Sen. Chuck Grassley (R-Iowa) has called for President Donald Trump to lift his steel and aluminum tariffs if he wants his new trade deal with Canada and Mexico to survive.
On March 1, 2018, President Donald Trump announced that he was imposing a 25 percent global tariff on steel imports and a 10 percent global tariffs on aluminum imports. Initially, Canada, Mexico, and the European Union had exceptions to this rule.

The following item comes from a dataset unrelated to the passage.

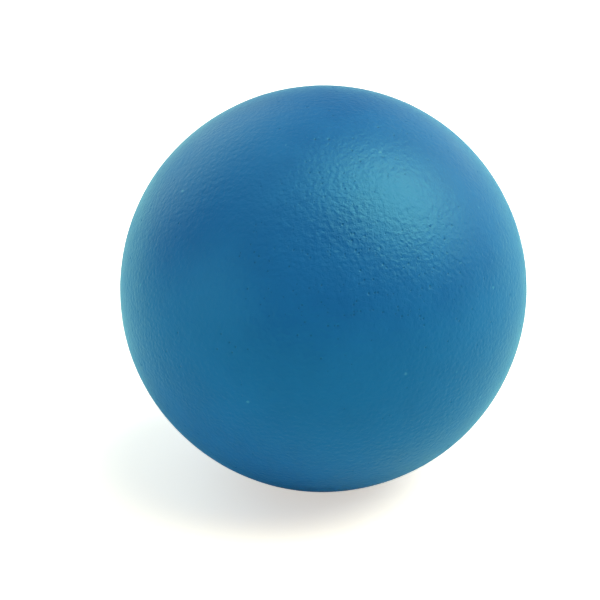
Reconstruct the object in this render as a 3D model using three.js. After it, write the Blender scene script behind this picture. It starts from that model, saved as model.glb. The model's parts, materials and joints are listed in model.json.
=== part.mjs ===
// A foam stress ball, 63 mm across: a blue moulded skin on a soft foam core, standing on its trimmed gate.
// Millimetres, +Z up. The origin is the centre of the gate's cut face, which the ball rests on.
import * as THREE from "three";

// Driving dimensions
const BALL_DIAMETER = 63;
const SKIN_THICKNESS = 1; // the dense layer that forms against the mould
const GATE_DIAMETER = 9.2; // the hole that the foam was poured through, at the bottom of the ball
const FIT_GAP = 0.3; // between pieces that grip each other all over: the skin, the core and the gate plug

// How finely the round surfaces are faceted
const SIDES = 48;
const STEPS_PER_QUARTER = 12;

// What follows from them
const SKIN_OUTSIDE = BALL_DIAMETER / 2;
const SKIN_INSIDE = SKIN_OUTSIDE - SKIN_THICKNESS;
const CORE_RADIUS = SKIN_INSIDE - FIT_GAP;
const TOP_ANGLE = 0; // angles run down from the top of the ball
const GATE_ANGLE = Math.PI - Math.asin(GATE_DIAMETER / 2 / SKIN_OUTSIDE);
const CENTRE_HEIGHT = -SKIN_OUTSIDE * Math.cos(GATE_ANGLE); // of the ball above the face that it rests on

const BLUE_SKIN = { color: 0x1b66a0, roughness: 0.45, metalness: 0 };
const CREAM_FOAM = { color: 0xe9dfc2, roughness: 0.95, metalness: 0 };

// A point on a sphere about the ball's centre, as (distance from the axis, height).
function onSphere(radius, angle) {
  return new THREE.Vector2(radius * Math.sin(angle), CENTRE_HEIGHT + radius * Math.cos(angle));
}

function arc(radius, from, to, steps) {
  return Array.from({ length: steps + 1 }, (_, i) => onSphere(radius, from + ((to - from) * i) / steps));
}

// The angle at which a sphere of this radius is this far above the ball's centre.
function angleAt(radius, above) {
  return Math.acos(above / radius);
}

// A solid of revolution about +Z, from a profile that runs up its outside or closes on itself.
function turned(name, profile, finish) {
  const geometry = new THREE.LatheGeometry(profile, SIDES).rotateX(Math.PI / 2);
  const mesh = new THREE.Mesh(geometry, new THREE.MeshStandardMaterial(finish));
  mesh.name = name;
  return mesh;
}

// The skin's upper half is a dome, cut level just above the mould's parting line round the ball's middle.
function skinUpper() {
  const wall = (radius) => arc(radius, TOP_ANGLE, angleAt(radius, FIT_GAP / 2), STEPS_PER_QUARTER);
  return turned("skin_upper", [...wall(SKIN_INSIDE), ...wall(SKIN_OUTSIDE).reverse()], BLUE_SKIN);
}

// The lower half is a bowl from just below the parting line, with the gate hole through its bottom.
function skinLower() {
  const wall = (radius) => arc(radius, angleAt(radius, -FIT_GAP / 2), GATE_ANGLE, STEPS_PER_QUARTER);
  const profile = [...wall(SKIN_INSIDE), ...wall(SKIN_OUTSIDE).reverse()];
  return turned("skin_lower", [...profile, profile[0].clone()], BLUE_SKIN);
}

// The core fills the skin, and is flat over the gate.
function foamCore() {
  const outside = arc(CORE_RADIUS, GATE_ANGLE, TOP_ANGLE, 2 * STEPS_PER_QUARTER);
  return turned("foam_core", [new THREE.Vector2(0, outside[0].y), ...outside], CREAM_FOAM);
}

// The foam that filled the gate hole, cut off level with the skin. The ball rests on its lower face.
function gatePlug() {
  const [mouth, throat] = [onSphere(SKIN_OUTSIDE, GATE_ANGLE), onSphere(SKIN_INSIDE, GATE_ANGLE)];
  const profile = [
    new THREE.Vector2(0, 0),
    new THREE.Vector2(mouth.x - FIT_GAP, 0),
    new THREE.Vector2(throat.x - FIT_GAP, throat.y),
    new THREE.Vector2(0, throat.y),
  ];
  return turned("gate_plug", profile, CREAM_FOAM);
}

const stressBall = new THREE.Group();
stressBall.add(skinUpper(), skinLower(), foamCore(), gatePlug());
export default stressBall;
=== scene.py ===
"""A foam stress ball: a blue moulded skin on a cream foam core, with the cut foam of its gate underneath.

Everything is in metres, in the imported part's own frame. Each operator makes one piece, and the last one sets
the stage.
"""

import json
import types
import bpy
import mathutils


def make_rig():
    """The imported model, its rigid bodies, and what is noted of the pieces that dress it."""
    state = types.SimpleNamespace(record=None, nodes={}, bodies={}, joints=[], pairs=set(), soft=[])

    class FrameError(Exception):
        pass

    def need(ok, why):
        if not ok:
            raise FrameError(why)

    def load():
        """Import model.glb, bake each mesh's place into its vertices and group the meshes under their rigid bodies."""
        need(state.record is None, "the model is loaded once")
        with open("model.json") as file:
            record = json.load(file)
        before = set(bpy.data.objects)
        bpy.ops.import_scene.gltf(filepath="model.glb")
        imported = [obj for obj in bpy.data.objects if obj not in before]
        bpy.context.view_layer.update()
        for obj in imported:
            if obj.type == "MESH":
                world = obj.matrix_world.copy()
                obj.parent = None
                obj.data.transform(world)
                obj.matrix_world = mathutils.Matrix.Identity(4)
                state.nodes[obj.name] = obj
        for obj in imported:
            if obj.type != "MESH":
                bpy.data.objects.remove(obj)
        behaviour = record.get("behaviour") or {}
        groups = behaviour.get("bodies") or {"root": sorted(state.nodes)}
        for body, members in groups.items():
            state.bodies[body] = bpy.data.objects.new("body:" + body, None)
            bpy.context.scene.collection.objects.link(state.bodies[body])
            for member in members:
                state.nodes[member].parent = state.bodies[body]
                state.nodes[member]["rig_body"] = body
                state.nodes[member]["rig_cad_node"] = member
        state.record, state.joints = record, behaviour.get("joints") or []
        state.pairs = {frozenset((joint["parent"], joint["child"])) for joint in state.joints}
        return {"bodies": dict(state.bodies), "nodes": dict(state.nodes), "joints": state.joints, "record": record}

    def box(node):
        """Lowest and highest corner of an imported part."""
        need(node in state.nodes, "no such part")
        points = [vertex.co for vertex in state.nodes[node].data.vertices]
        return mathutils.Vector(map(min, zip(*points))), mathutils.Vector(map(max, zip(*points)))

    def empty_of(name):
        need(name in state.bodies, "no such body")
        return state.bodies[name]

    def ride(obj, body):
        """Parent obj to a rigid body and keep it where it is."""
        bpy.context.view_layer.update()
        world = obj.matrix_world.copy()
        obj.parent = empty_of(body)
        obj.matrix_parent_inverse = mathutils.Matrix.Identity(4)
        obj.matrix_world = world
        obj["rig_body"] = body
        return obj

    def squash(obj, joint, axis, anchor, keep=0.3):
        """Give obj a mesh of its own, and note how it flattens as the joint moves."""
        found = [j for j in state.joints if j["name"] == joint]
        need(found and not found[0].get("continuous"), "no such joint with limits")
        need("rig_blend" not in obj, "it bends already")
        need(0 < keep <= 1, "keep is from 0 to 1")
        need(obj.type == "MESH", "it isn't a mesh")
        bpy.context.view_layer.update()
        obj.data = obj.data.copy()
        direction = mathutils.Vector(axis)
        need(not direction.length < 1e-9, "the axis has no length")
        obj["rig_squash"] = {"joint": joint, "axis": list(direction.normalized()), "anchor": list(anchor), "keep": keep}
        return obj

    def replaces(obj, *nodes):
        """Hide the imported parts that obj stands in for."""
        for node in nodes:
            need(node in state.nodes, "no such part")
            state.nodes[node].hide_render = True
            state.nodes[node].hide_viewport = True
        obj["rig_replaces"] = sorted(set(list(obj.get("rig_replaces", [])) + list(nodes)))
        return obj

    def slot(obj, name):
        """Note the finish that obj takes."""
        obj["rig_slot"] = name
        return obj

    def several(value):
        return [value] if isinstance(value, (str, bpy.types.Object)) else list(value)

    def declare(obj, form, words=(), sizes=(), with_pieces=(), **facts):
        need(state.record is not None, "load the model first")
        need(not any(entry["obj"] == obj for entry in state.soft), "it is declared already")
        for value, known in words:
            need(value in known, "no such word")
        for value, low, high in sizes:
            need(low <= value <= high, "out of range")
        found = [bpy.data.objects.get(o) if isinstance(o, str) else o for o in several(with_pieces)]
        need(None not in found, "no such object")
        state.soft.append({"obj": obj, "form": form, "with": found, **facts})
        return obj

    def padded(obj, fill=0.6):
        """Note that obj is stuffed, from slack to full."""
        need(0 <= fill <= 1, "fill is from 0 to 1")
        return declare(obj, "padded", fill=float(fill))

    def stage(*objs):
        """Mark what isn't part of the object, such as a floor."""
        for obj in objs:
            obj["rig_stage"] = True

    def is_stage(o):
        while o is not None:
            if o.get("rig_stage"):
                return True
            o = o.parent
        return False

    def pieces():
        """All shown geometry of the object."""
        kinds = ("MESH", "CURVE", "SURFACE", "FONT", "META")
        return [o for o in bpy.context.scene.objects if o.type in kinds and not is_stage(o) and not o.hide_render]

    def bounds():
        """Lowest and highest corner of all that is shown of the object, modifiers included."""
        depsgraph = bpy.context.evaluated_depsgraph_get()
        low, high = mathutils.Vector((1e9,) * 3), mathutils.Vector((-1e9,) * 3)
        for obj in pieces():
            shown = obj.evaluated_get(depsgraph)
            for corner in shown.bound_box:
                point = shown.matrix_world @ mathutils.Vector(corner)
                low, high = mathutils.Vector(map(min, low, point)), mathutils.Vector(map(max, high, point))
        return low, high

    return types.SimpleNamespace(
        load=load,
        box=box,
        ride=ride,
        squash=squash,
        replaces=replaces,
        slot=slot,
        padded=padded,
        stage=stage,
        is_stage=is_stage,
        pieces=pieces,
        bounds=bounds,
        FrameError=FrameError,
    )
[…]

On June 1, these exceptions expired and they were hit by the tariffs as well.
In late November, Trump, along with Canadian Prime Minister Justin Trudeau and former Mexican President Enrique Peña Nieto, signed the U.S.-Mexico-Canada Agreement, to replace the former deal, NAFTA. Trump had repeatedly criticized NAFTA, calling it "the worst trade deal in history."

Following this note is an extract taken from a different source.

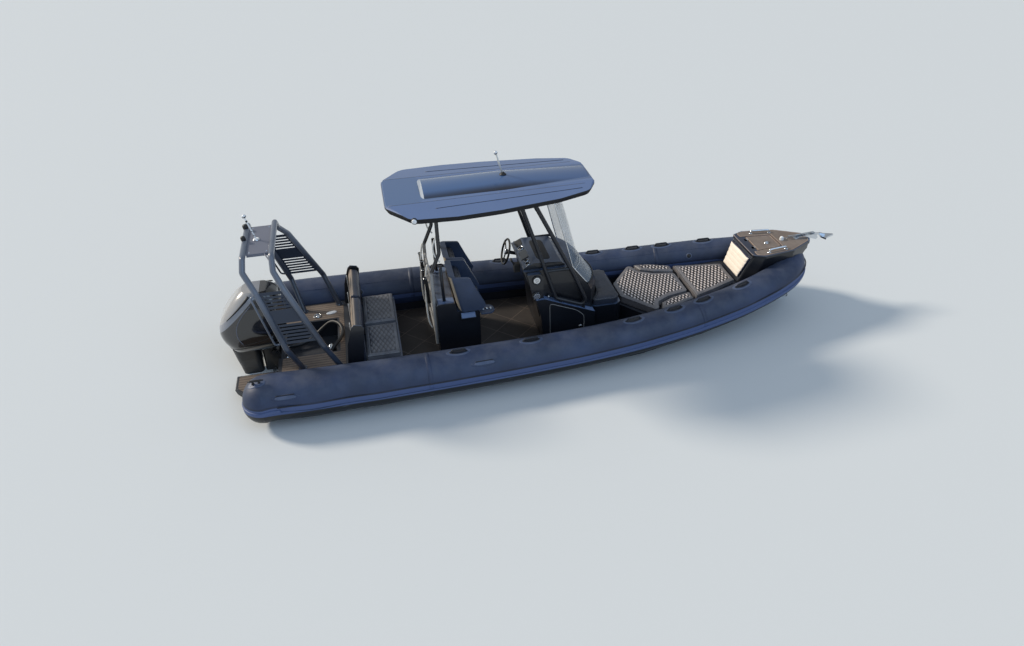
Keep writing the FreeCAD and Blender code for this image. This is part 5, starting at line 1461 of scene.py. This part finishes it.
# %% Roof trim
roof_tree = tree_of("roof")
lamp_spot = laid(roof_tree, (-1.66, -1.05, 2.232), (0.32, 1, 0))
lamp_axis = Vector((-0.32, -1, 0)).normalized()
lamp_rim = ((0.040, -0.006), (0.040, 0.006), (0.034, 0.012))
lamp_lens = ((0.030, 0.006), (0.030, 0.016), (0.022, 0.022), (0.008, 0.025))
roof_parts = [turned(lamp_rim, lamp_spot, lamp_axis, "black_plastic"),
              turned(lamp_lens, lamp_spot, lamp_axis, "lamp_plastic")]
# The first row is painted shade in the fine crease, the second a painted highlight where the flat middle meets the
# slope.
for start_x, pitch, half, narrowing, lift, radius, finish in (
        (-1.30, 0.06, 0.585, 0.062, -0.0005, 0.0050, "band_navy"),
        (-1.84, 0.08, 0.402, 0.020, -0.0010, 0.0040, "moulding_edge")):
    for side in (1, -1):
        line = [laid(roof_tree, (x, side * (half - narrowing * (x + 1.3)), 2.6), DOWN, lift)
                for x in (start_x + pitch * k for k in range(31))]
        roof_parts.append(tube(line, radius, finish, sides=8))
# Painted highlight: a pale grey line along the aft rim, where its edge catches the light.
rim_highlight = [laid(roof_tree, (-1.95, y, 2.270), FORWARD, -0.0006) for y in (-0.39 + 0.06 * k for k in range(14))]
roof_parts.append(tube(rim_highlight, 0.0050, "plate_grey", sides=8))
aerial_foot = laid(roof_tree, (-0.390, 0, 2.6), DOWN)
aerial_top, aerial_axis = (-0.467, 0, 2.655), Vector((-0.077, 0, 0.290)).normalized()
roof_parts += [
    turned(((0.044, -0.004), (0.044, 0.006), (0.030, 0.012), (0.020, 0.030)), aerial_foot, UP, "black_plastic"),
    tube([(-0.390, 0, 2.362), (-0.428, 0, 2.507), (-0.463, 0, 2.640)], 0.0105, "rail_white"),
    turned(((0.012, -0.022), (0.021, -0.014), (0.0245, -0.004), (0.0245, 0.001)), aerial_top, aerial_axis,
           "black_plastic", 20),
    turned(((0.001, -0.0255), (0.018, -0.0182), (0.0250, -0.002), (0.0240, 0.008), (0.0180, 0.0182), (0.001, 0.0254)),
           aerial_top, aerial_axis, "lamp_plastic", 24)]
add_piece("roof_fittings", roof_parts)
print("roof fittings:", len(roof_parts))

# %% [markdown]
# ## Engine cowl
# A dark joint runs round the cowl where its upper half lifts off. A pale line of painted highlight follows the curved
# edge of the glossy side panel, a diagonal black line of painted shade marks a recess across the aft shoulder over the
# grey facet, and air slots cross the front. Each line starts as a few points seen from the side or from before, and is
# dropped onto the cowl's surface.

# %% Lines on the cowl
cowl_tree = tree_of("engine_cowl")


def cowl_line(points, toward, radius, finish, sink, sides=8):
    """A line of points dropped onto the cowl."""
    return tube([laid(cowl_tree, p, toward, -sink) for p in points], radius, finish, sides=sides)


joint_loop = []
for k in range(72):
    angle = 2 * math.pi * k / 72
    outward = Vector((math.cos(angle), math.sin(angle), 0))
    start = Vector((-3.70, 0, 0.520 + 0.03 * math.cos(angle))) + outward * 0.9
    joint_loop.append(laid(cowl_tree, start, -outward, -0.001))
cowl_parts = [tube(joint_loop, 0.0055, "black_plastic", closed=True, sides=8)]
for side in (1, -1):
    inward = (0, -side, 0)
    # Painted highlight along the panel's curved edge, and painted shade in the recess across the aft shoulder.
    panel_edge_highlight = [(1.76 * (z - 0.74) ** 2 - 3.903, side, z) for z in (1.100 - 0.025 * k for k in range(22))]
    recess_shade_line = [(-3.680 - 0.315 * t, side, 1.205 - 0.275 * t) for t in (k / 24 for k in range(25))]
    recess_widths = [0.019 - 0.012 * k / 24 for k in range(25)]
    low_edge = [(-3.880, side, 0.560), (-3.700, side, 0.580), (-3.500, side, 0.640), (-3.360, side, 0.720)]
    cowl_parts += [cowl_line(panel_edge_highlight, inward, 0.0050, "plate_grey", 0.0010),
                   cowl_line(recess_shade_line, inward, recess_widths, "black_plastic", 0.004, sides=10),
                   cowl_line(smooth_line(low_edge, 40), inward, 0.0040, "black_plastic", 0.001)]
for z in (0.860 + 0.034 * k for k in range(5)):
    air_slot = smooth_line([(-3.2, y, z) for y in (-0.12, -0.05, 0.05, 0.12)], 16)
    cowl_parts.append(cowl_line(air_slot, AFT, 0.006, "black_plastic", 0.002))
add_piece("cowl_trim", cowl_parts, "engine_steer")
print("cowl lines:", len(cowl_parts))

# %% [markdown]
# ## Bow fittings
# The hatch in the bow lid has a latch, and a short chain runs from the anchor's shank to a shackle. The chain's links
# are a Geometry Nodes tree: a ring stretched into a link is set at even steps along a line, and every second one is
# turned by a quarter.

# %% Chain
def chain_tree():
    """A Geometry Nodes tree that lays chain links along a path."""
    tree, sockets = new_tree("chain along a path", {"Geometry": "Geometry", "Pitch": "Float", "Width": "Float",
                                                    "Wire": "Float", "Finish": "Material"})
    entry, leave, path, points, ring, round_wire, sweep, stretch, put, turn, index, quarter, reach, real, paint_it = (
        tree.nodes.new(kind) for kind in (
            "NodeGroupInput", "NodeGroupOutput", "GeometryNodeMeshToCurve", "GeometryNodeCurveToPoints",
            "GeometryNodeCurvePrimitiveCircle", "GeometryNodeCurvePrimitiveCircle", "GeometryNodeCurveToMesh",
            "GeometryNodeTransform", "GeometryNodeInstanceOnPoints", "GeometryNodeRotateInstances",
            "GeometryNodeInputIndex", "ShaderNodeMath", "ShaderNodeCombineXYZ", "GeometryNodeRealizeInstances",
            "GeometryNodeSetMaterial"))
    points.mode = "LENGTH"
    ring.inputs["Resolution"].default_value, round_wire.inputs["Resolution"].default_value = 16, 6
    quarter.operation = "MULTIPLY"
    quarter.inputs[1].default_value = math.pi / 2
    stretch.inputs["Scale"].default_value = (0.62, 1.0, 1.0)
    stretch.inputs["Rotation"].default_value = (math.pi / 2, 0, 0)
    wire(tree, ((entry, "Geometry", path, 0), (path, 0, points, "Curve"), (entry, "Pitch", points, "Length"),
                (entry, "Width", ring, "Radius"), (entry, "Wire", round_wire, "Radius"), (ring, 0, sweep, "Curve"),
                (round_wire, 0, sweep, "Profile Curve"), (sweep, 0, stretch, "Geometry"),
                (points, "Points", put, "Points"), (points, "Rotation", put, "Rotation"),
                (stretch, 0, put, "Instance"), (index, 0, quarter, 0), (quarter, 0, reach, "Z"),
                (put, 0, turn, "Instances"), (reach, 0, turn, "Rotation"), (turn, 0, real, 0),
                (real, 0, paint_it, "Geometry"), (entry, "Finish", paint_it, "Material"), (paint_it, 0, leave, 0)))
    return tree, sockets


chain_line = smooth_line([(3.545, 0.020, 0.950), (3.580, 0.022, 0.950), (3.640, 0.026, 0.950), (3.690, 0.024, 0.952)],
                         30)
chain = grown(chain_line, [(k, k + 1) for k in range(29)], *chain_tree(), Pitch=0.017, Width=0.0115, Wire=0.0024,
              Finish=finishes["bright_metal"])
print("chain:", len(chain.polygons), "faces")

# %% Bow lid fittings
cleat_feet = [(x, s * y) for s in (1, -1) for x, y in ((3.190, 0.300), (3.452, 0.262))]
bow_parts = [chain]
bow_parts += [bolts([((x, y, 0.9445), UP)], 3, 0.017, (0.008, 0.008, 0.006)) for x, y in cleat_feet]
bow_parts += [turned(((0.026, 0.0), (0.026, 0.003), (0.018, 0.005)), (x, y, 0.9432), UP, "bright_metal")
              for x, y in cleat_feet]
lid_edge = with_port([(2.945, 0.325), (3.096, 0.392), (3.540, 0.322), (3.866, 0.124), (3.903, 0.052)])
lid_band = with_port([(3.050, 0.226), (2.999, 0.230), (2.999, 0.332), (2.950, 0.316)])
bow_parts.append(tube([(2.9445, y, 0.9370) for y in (-0.318, -0.1, 0.1, 0.318)], 0.0060, "foam_edge", sides=8))
bow_parts.append(tube([Vector((p.x, p.y, 0.9388)) for p in round_outline(lid_edge, 0.05)], 0.0050, "moulding_edge",
                      closed=True, sides=8))
bow_parts.append(flat_sheet([lid_band], bow_level, 0.0030, "band_navy", radius=0.010))
add_piece("bow_fittings", bow_parts)
hatch_parts = [turned(((0.034, 0.0), (0.034, 0.005), (0.026, 0.009), (0.006, 0.010)), (3.270, -0.035, 0.9437), UP,
                      "bright_metal"),
               tube([(3.240, -0.035, 0.9560), (3.270, -0.035, 0.9575), (3.312, -0.035, 0.9550)], 0.006, "bright_metal",
                    sides=8)]
hatch_parts += edged_foam(with_port([(3.076, 0.199), (3.414, 0.162)]), foam_thick, 0.022)
add_piece("bow_hatch_fittings", hatch_parts, "bow_hatch")
bow_ring = ring_path((3.700, 0.0, 0.022), (0.25, 1, 0.1), 0.030, 28)
add_piece("bow_ring", [tube(bow_ring, 0.0055, "black_plastic", closed=True)])
print("bow fittings:", len(bow_parts) + len(hatch_parts))

# %% Finishes on the CAD nodes
slot_of = {part["node"]: part["material_slot"] for part in frame["record"]["subparts"]}
slot_of.update(sole_panel="sole_foam", seat_shells="shell_vinyl", stern_light_mast="lamp_plastic",
               arch_hoop_aft="arch_paint", arch_hoop_fwd="arch_paint", arch_grab_rails="arch_paint",
               arch_side_plates="plate_slate", rear_frame="rear_paint", rigging_hose="hose_rubber")
for name, node in nodes.items():
    node.data.materials.clear()
    node.data.materials.append(finishes.get(slot_of[name], finishes["moulding"]))
print("dressed", len(nodes), "nodes")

Despite the signing ceremony, the USMCA deal still needs to be approved by Congress before it can go into effect.
What did Grassley say?
In a piece that ran Sunday in the Wall Street Journal, Grassley accused Trump of bucking "decades of Republican orthodoxy by railing against free trade agreements."

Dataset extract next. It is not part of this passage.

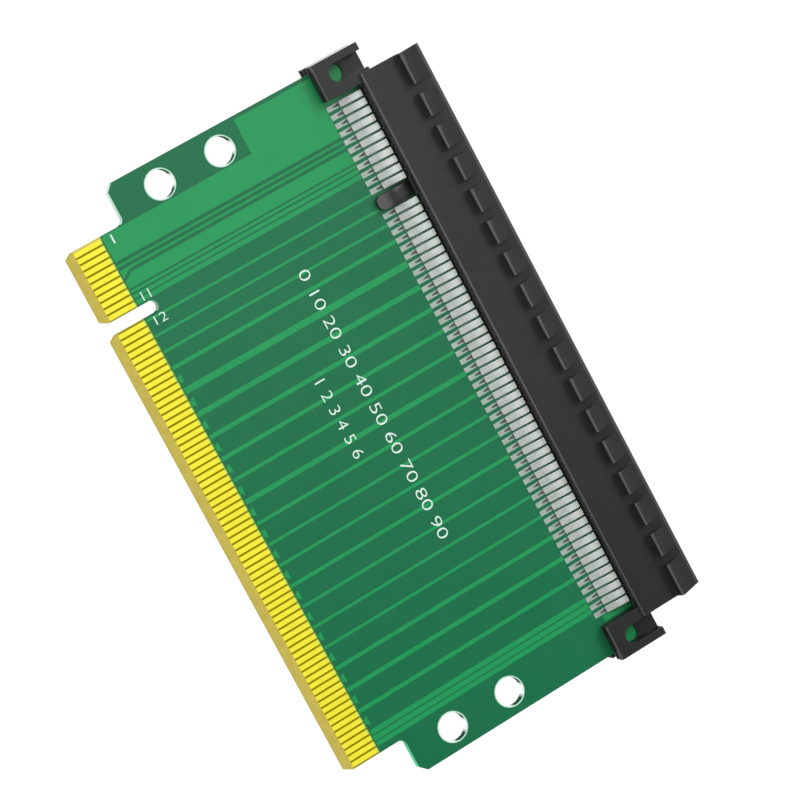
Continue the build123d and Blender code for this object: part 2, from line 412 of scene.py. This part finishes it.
def boardMaterial():
    material, tree = startMaterial("maskedLaminate")
    where, x, y = coordinates(tree)[:3]
    ny, nz = coordinates(tree, "Normal")[2:]
    cloud = noise(tree, where, boardLook["cloudScale"], 0.0, 1.0)
    grain = noise(tree, where, boardLook["grainScale"], *boardLook["grain"])
    green = mixColour(tree, cloud, boardLook["mask"], boardLook["maskDeep"])
    copper = mixColour(tree, cloud, boardLook["copper"], boardLook["copperDeep"])
    # painted light: under and between the tails the mask is painted paler, against the shade that falls
    # there
    for row in ("short", "long"):
        low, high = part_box("front_contacts_" + row)
        rise = stretchFrom(tree, y, footY, boardLook["tailsRise"])
        before = calc(tree, "LESS_THAN", y, footY + boardLook["tailsEnd"] * mm)
        under = both(tree, within(tree, x, low.x, high.x), rise, before)
        green = mixColour(tree, under, green, boardLook["paintedLightUnderTails"])
    for (left, right), (near, far) in copperPatches:
        patch = both(tree, within(tree, x, left * mm, right * mm), within(tree, y, near * mm, far * mm))
        green = mixColour(tree, patch, green, copper)
    green = mixColour(tree, stopLine(tree, y), green, boardLook["stop"])
    inFingers = calc(tree, "LESS_THAN", y, fingerEnd)
    inBevel = calc(tree, "LESS_THAN", y, bevelEnd)
    flat = calc(tree, "GREATER_THAN", calc(tree, "ABSOLUTE", nz), 0.5)
    # painted light on the cut edges: pale where they face -Y, fading from the left end to the right
    along = ramp(tree, x, boardLow.x, boardHigh.x, 0.0, 1.0)
    edge = mixColour(tree, along, boardLook["litEdgeLeft"], boardLook["litEdgeRight"])
    edge = mixColour(tree, calc(tree, "LESS_THAN", ny, -0.5), boardLook["edgePlain"], edge)
    sides = mixColour(tree, inFingers, edge, boardLook["bareSide"])
    bareEnd = stretchFrom(tree, y, fingerEnd, boardLook["bareEndRise"])
    bare = mixColour(tree, bareEnd, boardLook["bare"], boardLook["bareEnd"])
    bare = mixColour(tree, stopLine(tree, y), bare, boardLook["stop"])
    margin = calc(tree, "LESS_THAN", x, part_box("front_fingers_short")[0].x)
    bare = mixColour(tree, margin, bare, boardLook["bareSide"])
    faces = mixColour(tree, inFingers, green, bare)
    colour = mixColour(tree, flat, sides, faces)
    colour = mixColour(tree, inBevel, colour, boardLook["bevel"])
    dull = mixValue(tree, flat, 1.0, inFingers)
    gloss = noise(tree, where, boardLook["glossScale"], *boardLook["roughness"])
    rough = mixValue(tree, dull, gloss, boardLook["dullRoughness"])
    grained = mixColour(tree, 1.0, colour, grain, "MULTIPLY")
    finishMaterial(tree, mixColour(tree, dull, colour, grained), rough,
                   Normal=weave(tree, x, y), Specular_IOR_Level=mixValue(tree, dull, 0.5, 0.0))
    return material


def copperMaterial():
    material, tree = startMaterial("maskedCopper")
    where, x, y = coordinates(tree)[:3]
    cloud = noise(tree, where, boardLook["cloudScale"], 0.0, 1.0)
    green = mixColour(tree, cloud, boardLook["copper"], boardLook["copperDeep"])
    green = mixColour(tree, stopLine(tree, y), green, boardLook["stop"])
    gloss = noise(tree, where, boardLook["glossScale"], *boardLook["roughness"])
    finishMaterial(tree, green, gloss, Normal=weave(tree, x, y))
    return material


def buildBoard():
    high = boardLook["round"] * mm
    across, along = (value * mm for value in boardLook["corner"])
    half = faceZ - middleZ

    def build(shape):
        takeSolid(shape, "board")
        sides = [corner.co.x for corner in shape.verts
                 if tipY + high < corner.co.y < tipY + boardLook["tongue"] * mm]
        for corner in shape.verts:
            if corner.co.y > tipY + high:
                continue
            inset = min(abs(corner.co.x - side) for side in sides)
            if inset < across:
                corner.co.y = tipY + along * (1 - inset / across)
                rise = (corner.co.y - tipY) / (boardLook["bevelLength"] * mm)
                height = half - boardLook["bevelDepth"] * mm * (1 - min(rise, 1))
                corner.co.z = middleZ + math.copysign(height, corner.co.z - middleZ)

    mesh = meshFrom("maskedBoard", build, boardLook["smoothTo"])
    placePiece("maskedBoard", mesh, boardMaterial(), "board_mask", "board")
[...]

The tariffs, Grassley argued, were "a tax on Americans." He said that they also "jeopardize" the ability of not just the U.S. Congress, but the Mexican Congress and Canadian Parliament as well.
"Canadian and Mexican trade officials may be more delicate in their language, but they're diplomats. I'm not," he said. "If these tariffs aren't lifted, USMCA is dead. There is no appetite in Congress to debate USMCA with these tariffs in place."
Why do we have tariffs?
Trump said that these tariffs were put into place in order to combat the U.S.'s trade deficit with other nations. While the trade deficit is down for the first two months of 2019, it hit a record $796 billion in 2018. Even the first two months of 2019, while lower (by $1.5 billion and $5.0 billion) than January and February 2018, are substantially higher (by $5.5 billion and $6.6. billion, respectively) than those same months during 2017.
Critics of Trump's tariff policy point out that tariffs are paid by the consumer, not the country doing the exporting. The Trump administration has also paid out $7.7 billion to farmers hurt by decreasing foreign demand for their products caused by reciprocal tariffs imposed on the United States by other countries in direct response to U.S. tariffs.